At one time, how much was Rome for me! How did I, in a sense, worship all that came from it! Now I see that here reign not only the most horrid ignorance, but, still more, pride, lies, and sin. Henceforth my life has its task marked out for two ends. Henceforth it is devoted to the struggle against the Curia (not primacy), and to that against the Jesuits. If I fall in it, I shall believe that the Lord has so willed, and that there can be, and that there is, a martyrdom for Christ, and for His Church, among the faithful. If I have had to learn here that the Curialists and the Jesuits are enemies not less furious than the heathen, I shall openly show the world that they do not scruple to devise the death of their enemies.

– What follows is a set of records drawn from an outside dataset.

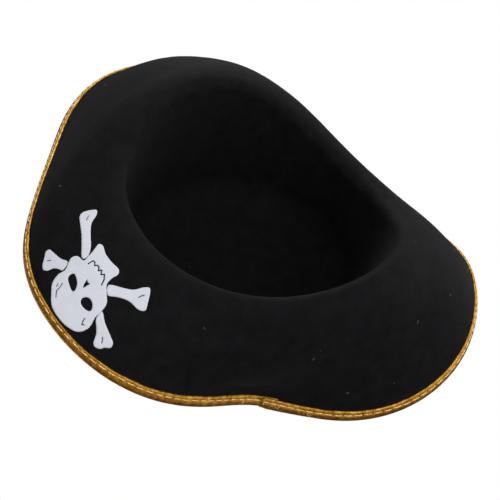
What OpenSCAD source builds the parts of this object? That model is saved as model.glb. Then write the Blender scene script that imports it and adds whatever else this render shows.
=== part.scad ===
// Moulded felt pirate hat with a turned-up brim, gold edge braid and a skull print.
// +Z points up through the crown and -Y is the front of the hat as it is worn.
// The origin is the middle of the head opening. The wearer's left is +X.

/* [Head opening] */
// Half the width of the oval head opening, from ear to ear.
opening_half_width = 83; // [76:1:90]
// Half the length of the oval head opening, from front to back.
opening_half_length = 98; // [90:1:106]
// Radius of the soft fold where the crown turns out into the brim.
fold_radius = 7; // [5:0.5:9]
// How far the opening dips over the ears.
ear_drop = 13.5; // [0:0.5:15]
// How far the opening lifts at the nape.
nape_lift = 17; // [0:0.5:20]

/* [Crown] */
// Height of the inside of the crown's top above the opening.
crown_height = 98; // [85:1:110]
// Radius of the rounded shoulder round the top of the crown.
shoulder_radius = 24; // [15:1:28]
// Size of the crown at its shoulder, as a share of the opening.
crown_taper = 0.93; // [0.86:0.01:1]
// How far the crown leans to the back.
crown_lean = 6; // [0:1:10]
// Rise of the crown's top towards its middle.
crown_dome = 3; // [0:0.5:5]

/* [Brim width] */
// Width of the brim at the wearer's left, measured along the felt from the fold.
width_left = 96.5; // [80:0.5:110]
// Width at the back left quarter.
width_back_left = 84.5; // [70:0.5:95]
// Width at the back.
width_back = 100.5; // [80:0.5:110]
// Width at the back right quarter.
width_back_right = 78.5; // [70:0.5:95]
// Width at the wearer's right.
width_right = 108; // [80:0.5:115]
// Width at the front right quarter.
width_front_right = 79.5; // [70:0.5:95]
// Width at the front.
width_front = 70; // [64:0.5:80]
// Width at the front left quarter.
width_front_left = 62.5; // [58:0.5:85]

/* [Brim slope] */
// Degrees the brim climbs soon after the fold, at the wearer's left.
slope_left = 34.5; // [10:0.5:40]
// Slope at the back left quarter.
slope_back_left = 10.5; // [5:0.5:25]
// Slope at the back.
slope_back = 34.5; // [10:0.5:40]
// Slope at the back right quarter.
slope_back_right = 2; // [0:0.5:25]
// Slope at the wearer's right.
slope_right = 49; // [10:0.5:55]
// Slope at the front right quarter.
slope_front_right = 49; // [10:0.5:55]
// Slope at the front.
slope_front = 10.5; // [5:0.5:30]
// Slope at the front left quarter.
slope_front_left = 27; // [10:0.5:40]

/* [Brim curl] */
// Degrees the brim goes on curling from the fold to the edge, at the wearer's left.
curl_left = 21; // [15:1:50]
// Curl at the back left quarter.
curl_back_left = 77; // [40:1:80]
// Curl at the back.
curl_back = 25; // [20:1:50]
// Curl at the back right quarter.
curl_back_right = 52; // [40:1:75]
// Curl at the wearer's right.
curl_right = 44; // [20:1:50]
// Curl at the front right quarter.
curl_front_right = 58; // [40:1:70]
// Curl at the front.
curl_front = 36; // [25:1:50]
// Curl at the front left quarter.
curl_front_left = 49; // [40:1:70]

/* [Brim lip] */
// Degrees the last part of the brim turns up (or, below zero, flares out), at the wearer's right.
lip_right = -31; // [-45:1:10]
// The same at the front right quarter.
lip_front_right = -49; // [-55:1:10]

/* [Felt] */
// Thickness of the moulded felt.
felt_thickness = 2; // [1.5:0.1:2.6]
// Straight facets round the hat.
around = 80; // [60:4:88]
// Rings of facets across the brim, the last one under the braid.
brim_rings = 12; // [8:1:14]

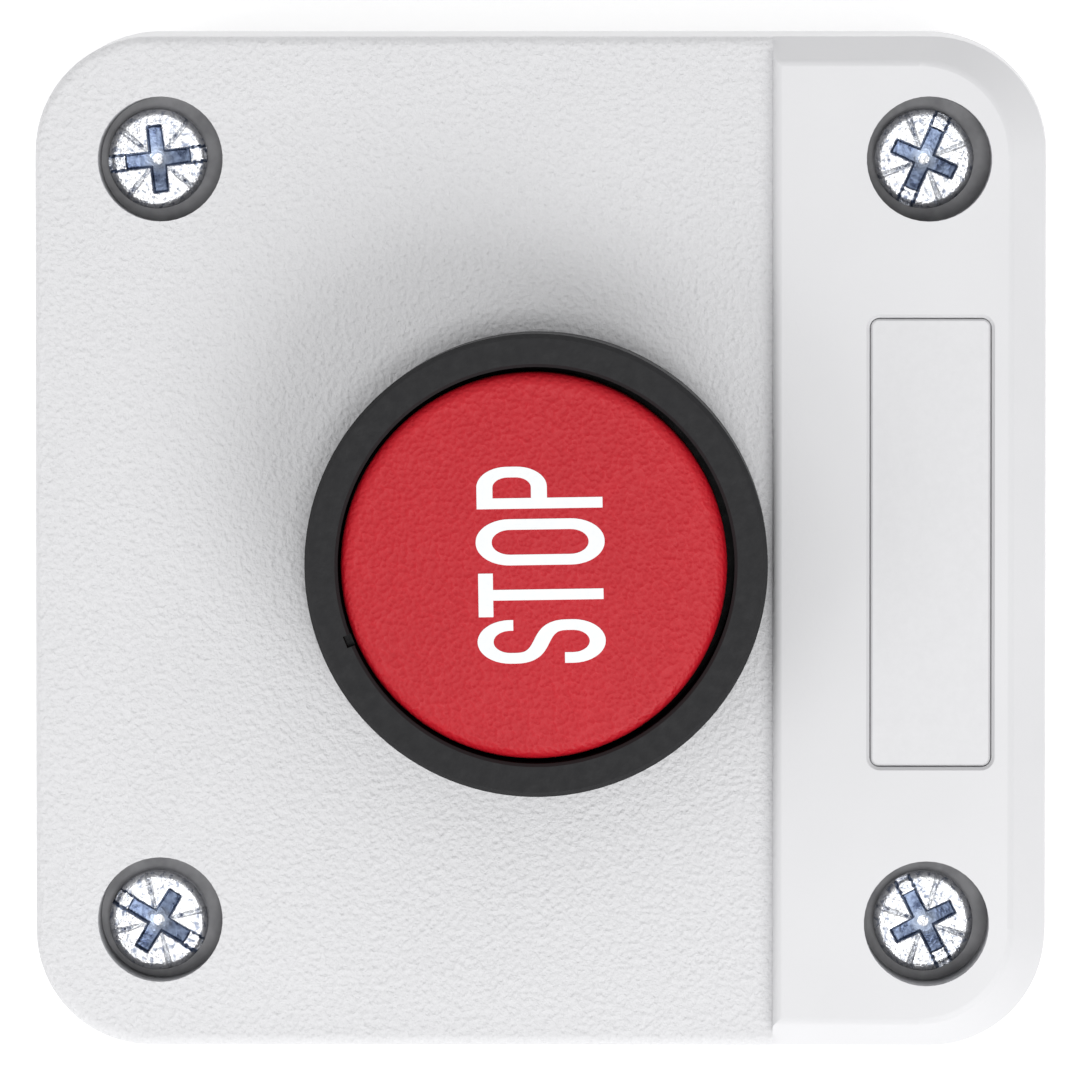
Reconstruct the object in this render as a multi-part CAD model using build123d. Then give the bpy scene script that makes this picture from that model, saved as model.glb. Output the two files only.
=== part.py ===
from build123d import *
import os

# Stop push button in a one-way enclosure. Millimetres, +Z out of the face, Z = 0 on the
# back mounting plane, +Y up as the lettering reads.

# enclosure
LID_SIDE = 68.0
CORNER_R = 8.1
BASE_SIDE = 66.2
PARTING_Z = 36.0
FIELD_Z = 52.0
STRIP_Z = 53.2
STEP_Y = -15.45
WALL = 2.4
FLOOR = 2.5
LID_UNDER_Z = 49.5
SCREW_X = 25.4
SCREW_Y = 25.5
WELL_R = 4.15
WELL_FLOOR_Z = 47.0
MOUNT_PITCH = 54.0
MOUNT_R = 2.15
MOUNT_WEB = 0.5
KNOCKOUT_R = 10.2
KNOCKOUT_Z = 19.0

# label
LABEL_LENGTH = 29.8
LABEL_WIDTH = 8.1
LABEL_Y = -25.9
LABEL_DEPTH = 1.0
LABEL_GAP = 0.1
LABEL_SINK = 0.25

# operating head
AXIS_X = -1.2
AXIS_Y = 0.1
HOLE_R = 11.15
BARREL_R = 11.0
BARREL_BORE_R = 9.2
BARREL_END_Z = 37.0
BEZEL_R = 15.2
BEZEL_INNER_R = 13.02
BEZEL_SEAT_Z = 52.8
BEZEL_TOP_Z = 62.4
CUP_FLOOR_Z = 53.6
WEB_UNDER_Z = 51.4
CAP_R = 12.68
CAP_TOP_Z = 62.55
CAP_DOME = 0.25
CAP_SKIRT_Z = 58.0
STEM_R = 6.0
RUNNING_GAP = 0.05
STEM_END_Z = 38.1
FOOT_R = 2.7
FOOT_TOP_Z = 44.9
CAP_PLAY = 0.15
CAP_TURN = 0.9

# contact unit
HOUSING_HALF_X = 8.0
HOUSING_HALF_Y = 21.0
HOUSING_TOP_Z = 36.6
HOUSING_BOTTOM_Z = 10.4
HOUSING_WALL = 1.6
COVER_T = 1.4
STRIP_T = 1.0
FIXED_STRIP_Z = 29.4
TIP_Y = 9.6
TIP_R = 1.5
TIP_T = 0.8
TIP_GAP = 0.02
TERMINAL_Y = 15.5
PLUNGER_R = 3.0
PLUNGER_TOP_Z = 38.0
CARRIER_TOP_Z = 32.5
CARRIER_BOTTOM_Z = 21.5
BRIDGE_T = 0.8

AXIS = Location((AXIS_X, AXIS_Y, 0))
SCREW_SPOTS = [(x, y) for x in (-SCREW_X, SCREW_X) for y in (-SCREW_Y, SCREW_Y)]

# by corner (sign of X, sign of Y): the slot's angle, and how far the well is off the screw
SLOT_ANGLES = {(1, 1): -83.3, (1, -1): -24.0, (-1, 1): -121.0, (-1, -1): -153.4}
WELL_OFFSETS = {(1, 1): (0.0, -0.3), (1, -1): (0.0, -0.3), (-1, 1): (0.25, -0.25), (-1, -1): (0.1, -0.15)}


def disc(radius, bottom, top, x=0.0, y=0.0):
    return Pos(x, y, (bottom + top) / 2) * Cylinder(radius, top - bottom)


def corner(x, y):
    return (1 if x > 0 else -1, 1 if y > 0 else -1)


def ring(outer, inner, bottom, top):
    return disc(outer, bottom, top) - disc(inner, bottom - 1, top + 1)


def block(x0, x1, y0, y1, z0, z1):
    centre = Pos((x0 + x1) / 2, (y0 + y1) / 2, (z0 + z1) / 2)
    return centre * Box(x1 - x0, y1 - y0, z1 - z0)


def rounded_block(length, width, radius, bottom, top, taper=0.0):
    face = Plane.XY.offset(bottom) * RectangleRounded(length, width, radius)
    return extrude(face, amount=top - bottom, taper=taper)


def coil(radius, wire, bottom, top, turns):
    height = top - bottom - wire
    path = Helix(pitch=height / turns, height=height, radius=radius)
    start = Plane(origin=path @ 0, z_dir=path % 0)
    spring = sweep(start * Circle(wire / 2), path=path)
    return Pos(0, 0, bottom + wire / 2) * spring


def turned_profile(points):
    outline = make_face(Polyline(*[(r, 0, z) for r, z in points], close=True))
    return revolve(outline, Axis.Z)


def base_box():
    taper = -0.8
    body = rounded_block(BASE_SIDE, BASE_SIDE, CORNER_R - 0.9, 0, PARTING_Z, taper)
    body = fillet(body.edges().group_by(Axis.Z)[0], 0.8)
    inner = BASE_SIDE - 2 * WALL
    body -= rounded_block(inner, inner, CORNER_R - 2.8, FLOOR, PARTING_Z + 1, taper)
    for x, y in SCREW_SPOTS:
        sx, sy = corner(x, y)
        body += disc(4.2, FLOOR - 0.5, PARTING_Z, x, y)
        rib_x = sorted((x, sx * 32.0))
        rib_y = sorted((y, sy * 32.0))
        body += block(rib_x[0], rib_x[1], y - 1, y + 1, FLOOR - 0.5, PARTING_Z)
        body += block(x - 1, x + 1, rib_y[0], rib_y[1], FLOOR - 0.5, PARTING_Z)
        body -= disc(1.75, 22.0, PARTING_Z + 1, x, y)
    for y in (-MOUNT_PITCH / 2, MOUNT_PITCH / 2):
        body += disc(4.4, FLOOR - 0.5, FLOOR + 1.0, 0, y)
        body -= disc(MOUNT_R, -1, FLOOR + 1.0 - MOUNT_WEB, 0, y)
    for side in (-1, 1):
        recess = Cylinder(KNOCKOUT_R, 3.0)
        body -= Pos(0, side * (33.35 + 0.2), KNOCKOUT_Z) * Rot(90, 0, 0) * recess
        pip = Cylinder(1.0, 1.0)
        body += Pos(0, side * 32.3, KNOCKOUT_Z) * Rot(90, 0, 0) * pip
    return body


def lid_field():
    taper = 1.79
    body = rounded_block(LID_SIDE, LID_SIDE, CORNER_R, PARTING_Z, FIELD_Z, taper)
    body = fillet(body.edges().group_by(Axis.Z)[-1], 0.7)
    return body & block(-40, 40, STEP_Y, 40, 0, 80)


def lid_strip():
    taper = 1.79
    shoulder_z = 51.0
    side = LID_SIDE - 2 * (shoulder_z - PARTING_Z) * 0.03125
    strip_zone = block(-40, 40, -40, STEP_Y, 0, 80)
    lower = rounded_block(LID_SIDE, LID_SIDE, CORNER_R, PARTING_Z, shoulder_z, taper)
    wide = Plane.XY.offset(shoulder_z) * RectangleRounded(side, side, CORNER_R - 0.47)
    narrow = Plane.XY.offset(STRIP_Z) * RectangleRounded(63.7, 62.5, 6.2)
    upper = loft([wide.face(), narrow.face()], ruled=True) & strip_zone
    upper = fillet(upper.edges().group_by(Axis.Z)[-1], 0.6)
    return (lower & strip_zone) + upper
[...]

The Univers may erroneously write, "The scandal in Rome is great," because I am here and am betraying the secrets of Rome; but one may say with full right, "The scandal in Christendom is great."
The bishops of the minority still declared their determination to resist every attempt to concentrate infallibility in the Pope; but Darboy said to a diplomatist, What use is it to send in protests that never receive an answer?[333] The last protest, however, contained the grave matter in which a hundred bishops pledged themselves to language casting doubt upon the œcumenicity of the Council. Of no use for its immediate purpose, that document will always be of real use in judging of the value of much that has been said by its signers since the Council. Prominent Infallibilists intimated that the dogma would not be so defined as to declare the opposite opinion a heresy. Yes, says Friedrich, they would leave it as Trent left the Immaculate Conception—in such a position that some day, when the sun shines fair upon a Pope, it may be promulged as a dogma. Then he adds, what many may have heard stated in Rome, It is strongly asserted that the very reason why the Council Hall has been placed where it stands, is that there at a certain hour the sunbeams fall upon the Papal throne (p. 219).